Now I can’t remember why exactly but this happened a few times so we had to run this a few times.
What we learned:
1). Eventually monkies improve with using keyboards, so too do humans and 2). it’s SQL Server. Use Set Theory!
Looking at this issue the main problem that we could see was that we needed to know what records we had inserted to update them with a ticket number.
We thought that we couldn’t figure out what we had inserted without using SCOPE_IDENTITY, we didn’t know about the inserted table, we didn’t know about variable tables, essentially we didn’t know about OUTPUT.
- Import the records into a holding table
- Declare a holding table for the identities
- Insert all the records into the original table and output the values to our holding table
- Update all the records inserted to have the correct ticket number
All together 5 steps, already an improvement, but that’s just steps, not performance.

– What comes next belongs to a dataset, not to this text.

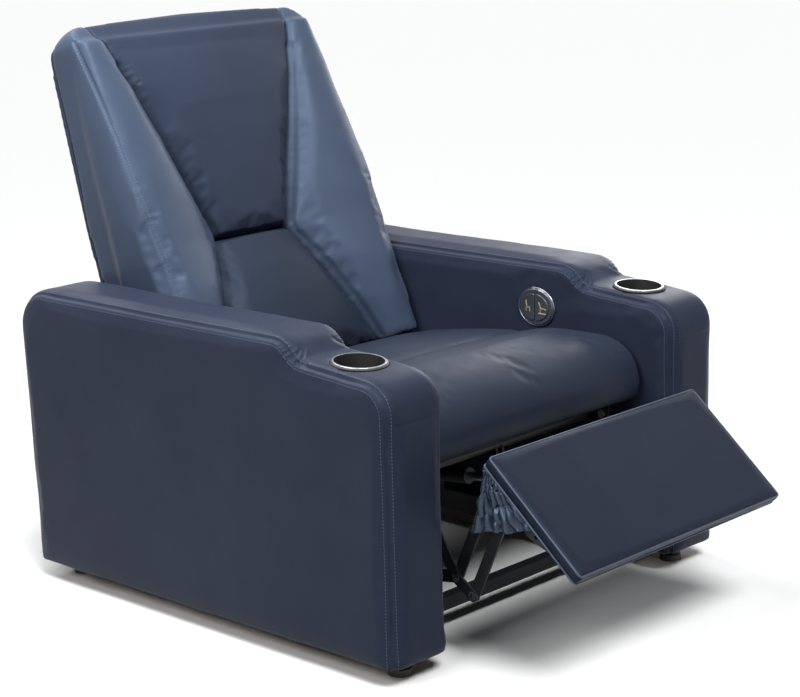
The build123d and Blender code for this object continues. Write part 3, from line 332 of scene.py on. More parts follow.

Is it an actual performance improvement?
…to be honest, if it was anyways faster than 9 minutes, I’d be happy…
-- Step 2 DECLARE @entered TABLE ( entered_id INT ); -- Step 3 INSERT dbo.ProductActions (product_id, allowed_action_id, date_actioned) OUTPUT inserted.product_action_id INTO @entered SELECT product_id, allowed_action_id, GETDATE() FROM dbo.DeletedRecordsPaper; -- Step 4 UPDATE pa SET ticket_number = 'TCKT' + CAST(entered_id AS varchar(10)) FROM dbo.ProductActions AS [pa] JOIN @entered AS e ON pa.product_action_id = e.entered_id;
29 SECONDS!!!! 1 million rows in 29 seconds!
So we’ve gone from 1 million rows in 9 minutes 35 seconds (~1,730 rows a second) to 1 million in 29 seconds (~34,482 rows a second).
…those results flustered me so much that I forgot maths so if anybody wants to work out that improvement percentage, please let me know. I want to write that one down!…
The most dangerous phrase in the English language is probably “what does this button do?”
The second most dangerous is “we’ve always done it that way”.
There’s always room for improvement testing (on the right system i.e. NOT PRODUCTION) and OUTPUT over CURSORS any day.